= Contact activation system =

Activation of coagulation cascade

The two arms of the contact system. PKa's cleavage of HK liberates BK and promotes inflammation. FXIIa's cleavage of FXI initiates coagulation.

In the contact activation system or CAS, three proteins in the blood, factor XII (FXII), prekallikrein (PK) and high molecular weight kininogen (HK), bind to a surface and cause blood coagulation and inflammation. FXII and PK are proteases and HK is a non-enzymatic co-factor. The CAS can activate the kinin–kallikrein system and blood coagulation through its ability to activate multiple downstream proteins. The CAS is initiated when FXII binds to a surface and reciprocal activation of FXII and PK occurs, forming FXIIa and PKa. FXIIa can initiate the coagulation cascade by cleaving and activating factor XI (FXI), which leads to formation of a blood clot. Additionally, the CAS can activate the kinin–kallikrein system when PKa cleaves HK to form cHK, releasing a peptide known as bradykinin (BK). BK and its derivatives bind to bradykinin receptors B1 and B2 to mediate inflammation.

==Surfaces and activation==
Artificial negatively charged substances that activate FXII include L-homocysteine, heparan sulfates, chondroitin sulfates, dermatan sulfate, uric acid crystals, lipoproteins, ferritin and porphyrins. However, the physiological substances or surfaces that activate FXII are still under debate. These may include proteins, such as gC1q-R, aggregated proteins, amyloid, collagen, nucleic acids, and polyphosphates. The ability of FXII to bind to negatively charged surfaces and activate coagulation forms the basis of the aPTT test, in which artificial materials act as a surface for contact activation. This test is used to measure the contact activation pathway (intrinsic pathway) and the common pathway of clotting. FXII is a zymogen, which means that it requires processing to attain its catalytic protease activity. Upon binding to surfaces, FXII alters in its conformation, giving it low-level protease activity. This change in conformation also promotes its cleavage by PKa and cleavage by FXIIa itself. FXIIa can cleave PK producing PKa, producing a positive feed-back to activate both enzymes. HK binds to PK and is required to locate PK at the surface for activation by FXII.

Zinc has been reportedly demonstrated to be crucial in inducing a conformational change in both FXII and HK as it is required for assembly of FXII and HK bound PK on some negatively charged surfaces. Zinc is suggested to mediate binding of FXII and HK to negatively charged surfaces including gC1q-R and Polyphosphates.

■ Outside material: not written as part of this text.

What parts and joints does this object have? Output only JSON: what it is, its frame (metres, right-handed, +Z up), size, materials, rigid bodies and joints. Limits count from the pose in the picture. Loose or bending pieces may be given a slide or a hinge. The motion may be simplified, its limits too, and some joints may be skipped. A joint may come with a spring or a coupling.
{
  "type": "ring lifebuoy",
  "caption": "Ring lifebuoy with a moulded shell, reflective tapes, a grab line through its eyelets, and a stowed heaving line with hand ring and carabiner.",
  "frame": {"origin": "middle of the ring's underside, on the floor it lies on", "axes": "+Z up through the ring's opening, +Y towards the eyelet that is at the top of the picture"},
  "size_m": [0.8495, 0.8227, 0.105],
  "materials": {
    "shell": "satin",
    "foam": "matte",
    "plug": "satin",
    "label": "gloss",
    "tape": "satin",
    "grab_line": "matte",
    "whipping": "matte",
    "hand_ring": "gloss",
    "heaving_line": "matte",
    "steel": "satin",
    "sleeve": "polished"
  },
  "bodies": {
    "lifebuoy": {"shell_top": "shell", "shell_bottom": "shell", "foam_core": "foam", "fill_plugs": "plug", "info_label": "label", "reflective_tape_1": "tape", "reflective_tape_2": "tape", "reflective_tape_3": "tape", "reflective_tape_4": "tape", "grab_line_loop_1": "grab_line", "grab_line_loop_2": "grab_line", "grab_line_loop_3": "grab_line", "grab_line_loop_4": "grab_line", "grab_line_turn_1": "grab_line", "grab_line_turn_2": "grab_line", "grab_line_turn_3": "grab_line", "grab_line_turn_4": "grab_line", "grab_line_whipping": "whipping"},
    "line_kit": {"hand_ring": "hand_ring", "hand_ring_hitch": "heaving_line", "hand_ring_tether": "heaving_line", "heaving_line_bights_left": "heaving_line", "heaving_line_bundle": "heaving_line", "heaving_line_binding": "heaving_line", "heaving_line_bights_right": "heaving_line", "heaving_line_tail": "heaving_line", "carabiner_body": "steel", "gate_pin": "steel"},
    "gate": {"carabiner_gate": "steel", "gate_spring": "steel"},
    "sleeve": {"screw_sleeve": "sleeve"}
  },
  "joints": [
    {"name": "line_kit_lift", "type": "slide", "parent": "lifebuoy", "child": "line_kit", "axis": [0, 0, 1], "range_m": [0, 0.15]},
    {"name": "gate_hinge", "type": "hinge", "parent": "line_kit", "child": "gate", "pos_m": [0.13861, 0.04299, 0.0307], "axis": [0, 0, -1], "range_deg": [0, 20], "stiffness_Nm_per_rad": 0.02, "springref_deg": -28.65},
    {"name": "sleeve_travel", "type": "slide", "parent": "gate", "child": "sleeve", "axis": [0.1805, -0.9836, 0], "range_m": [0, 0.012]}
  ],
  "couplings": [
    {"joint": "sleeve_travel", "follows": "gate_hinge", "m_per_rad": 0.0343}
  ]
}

==Contact factors binding to bacteria and viruses==
Although contact factors FXII and HK bound PK have been reported to interact with endothelial cells (via gC1q-R), platelets (via Polyphosphate) and Leukocytes; bacteria (Streptococcus pyogenes, Salmonella, and Escherichia coli) and viruses (Hantavirus and Herpes simplex 1 virus) have also been demonstrated to bind to contact factors. Negatively charged lipopolysaccharide (LPS) or surface associated negatively charged teichoic acids from S. aureus and long chain Polyphosphate have all been shown to induce contact activation and bradykinin release thereby contributing to the host-defense reactions by activating the complement cascade.

==Physiological roles==
Although the contact system can activate FXI and the subsequent clotting cascade, and it is routinely observed to activate coagulation in the presence of medical devices, the actual role of the contact system in normal physiological coagulation remains contentious. This is primarily due to the fact that deficiencies in the contact system proteins FXII, PK and HK do not produce bleeding disorders.

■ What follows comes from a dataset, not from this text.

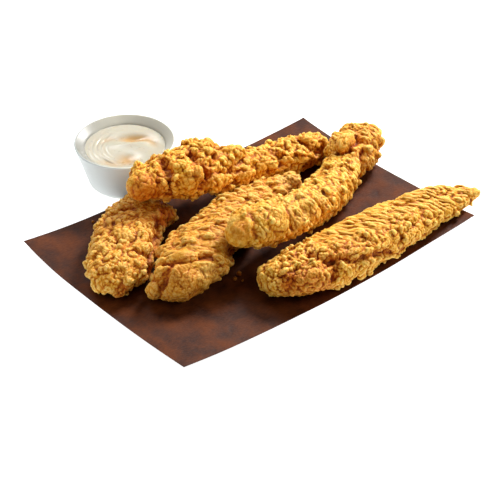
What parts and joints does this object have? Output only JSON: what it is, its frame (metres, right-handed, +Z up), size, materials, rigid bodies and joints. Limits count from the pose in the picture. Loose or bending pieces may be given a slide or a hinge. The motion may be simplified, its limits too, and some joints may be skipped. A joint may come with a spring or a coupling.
{
  "type": "chicken tenders",
  "caption": "Craggy fried chicken tenders heaped on a curled sheet of brown paper, with a small round glazed pot of creamy dip standing at its back edge.",
  "frame": {"origin": "middle of the paper sheet's flat underside, on the surface that it lies on", "axes": "+X along the sheet's long side and along the tenders, towards their thin ends; +Y across the sheet, towards the pot of dip; +Z up"},
  "size_m": [0.238, 0.2073, 0.0421],
  "materials": {
    "crust": "matte",
    "paper": "matte",
    "glaze": "gloss",
    "dip": "satin"
  },
  "bodies": {
    "root": {"paper_sheet": "paper", "sauce_pot": "glaze", "dip": "dip", "tender_1": "crust", "tender_2": "crust", "tender_3": "crust", "tender_4": "crust", "tender_5": "crust"}
  },
  "joints": []
}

The contact activation system's physiological role in the kinin-kallikrein system is more clear. Here, after activation of PK to PKa by FXIIa, PKa cleaves HK. This produces cleaved HK (cHK), releasing a small peptide known as bradykinin. This peptide binds to bradykinin receptor B2 and its derivative, Des-Arg9-bradykinin binds to bradykinin receptor B1. Upon ligand binding, these receptors mediate inflammatory responses. PK can also lead to fibrinolysis by converting plasminogen to plasmin.

FXII can also lead to complement activation by directly targeting C1r and C1s. C1INH inhibits the action of PK, FXIIa, and FXIa, in addition to its classical inhibitory role for C1r and C1s.

==Roles in disease==
Activation of the CAS is associated with hereditary angioedema, a disorder characterised by episodes of swelling.
Genetic knockout studies in murine models of cardiovascular disease and genetic linkage studies in humans have implicated the contact factors in contributing to diverse cardiovascular disease processes including thrombosis and stroke.